INFORMATION SUPPLIED >>
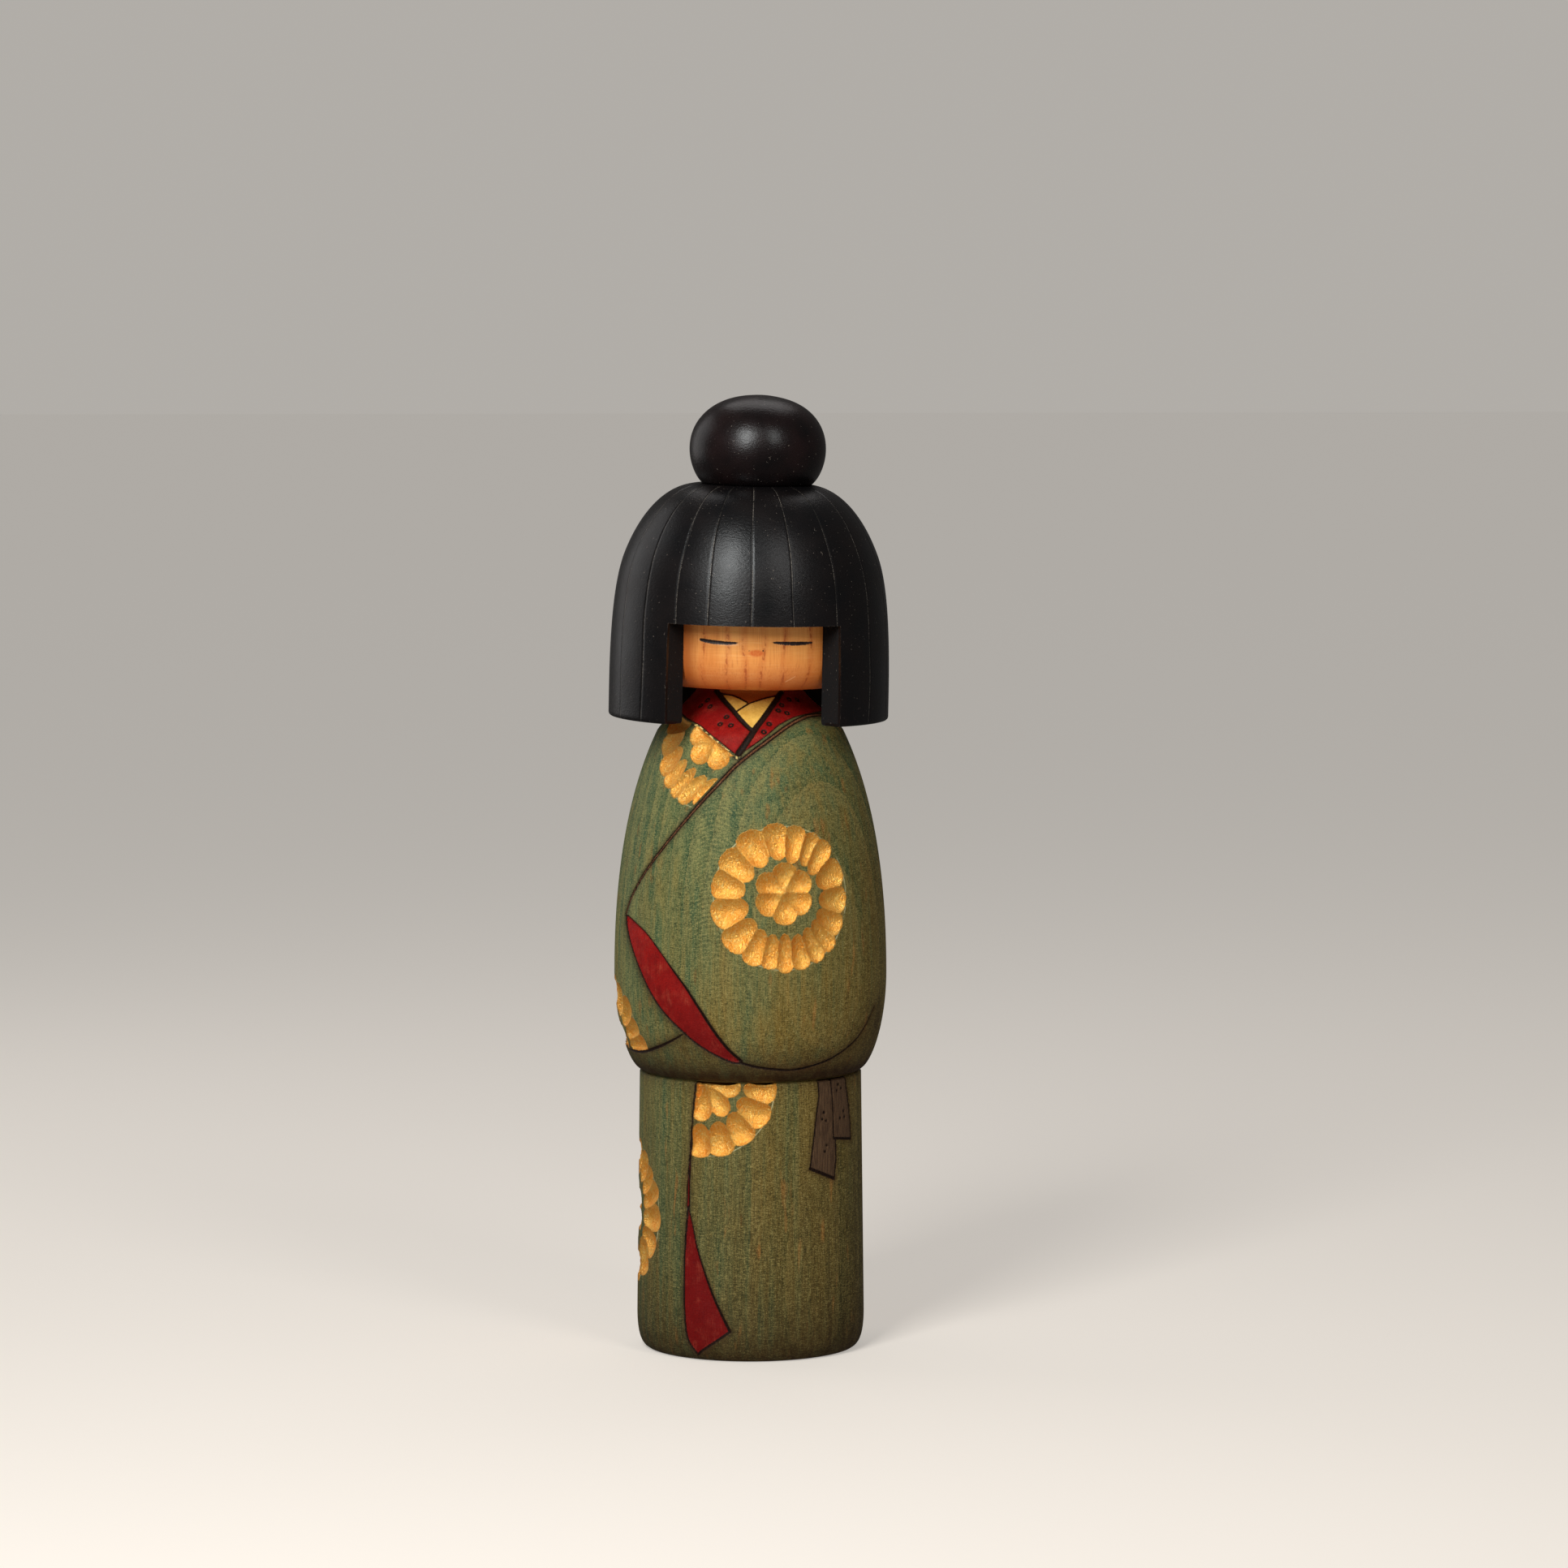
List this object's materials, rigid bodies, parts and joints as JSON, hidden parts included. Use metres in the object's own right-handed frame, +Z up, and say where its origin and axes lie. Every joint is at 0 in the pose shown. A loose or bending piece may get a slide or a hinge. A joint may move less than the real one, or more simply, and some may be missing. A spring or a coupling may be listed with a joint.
{
  "type": "kokeshi doll",
  "caption": "Turned wooden kokeshi doll: carved kimono body, round face set in a bobbed black hair cap that turns on the neck, and a topknot.",
  "frame": {"origin": "centre of the foot's flat underside, on the floor", "axes": "+Z up along the turned body, face looks along -Y, +X to the viewer's right"},
  "size_m": [0.0704, 0.0696, 0.24],
  "materials": {
    "kimono_wood": "thin green stain under satin varnish, carved and burnt decoration",
    "face_wood": "honey-coloured clear varnish over visible grain",
    "hair_lacquer": "satin black stain and lacquer with incised strands",
    "topknot_lacquer": "glossy brown-black lacquer",
    "dowel_wood": "bare pale wood"
  },
  "bodies": {
    "body": {"body": "kimono_wood"},
    "head": {"neck_dowel": "dowel_wood", "head_core": "face_wood", "hair_cap": "hair_lacquer", "topknot": "topknot_lacquer", "topknot_dowel": "dowel_wood"}
  },
  "joints": [
    {"name": "head_turn", "type": "hinge", "parent": "body", "child": "head", "pos_m": [0, 0, 0.185], "axis": [0.0192, 0, 0.9998], "continuous": true}
  ]
}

EXERCISE OBJECTIVE >> Search the lines for the string "frame" and copy every line that has it.

ANSWER TO THIS TASK >>
List this object's materials, rigid bodies, parts and joints as JSON, hidden parts included. Use metres in the object's own right-handed frame, +Z up, and say where its origin and axes lie. Every joint is at 0 in the pose shown. A loose or bending piece may get a slide or a hinge. A joint may move less than the real one, or more simply, and some may be missing. A spring or a coupling may be listed with a joint.
  "frame": {"origin": "centre of the foot's flat underside, on the floor", "axes": "+Z up along the turned body, face looks along -Y, +X to the viewer's right"},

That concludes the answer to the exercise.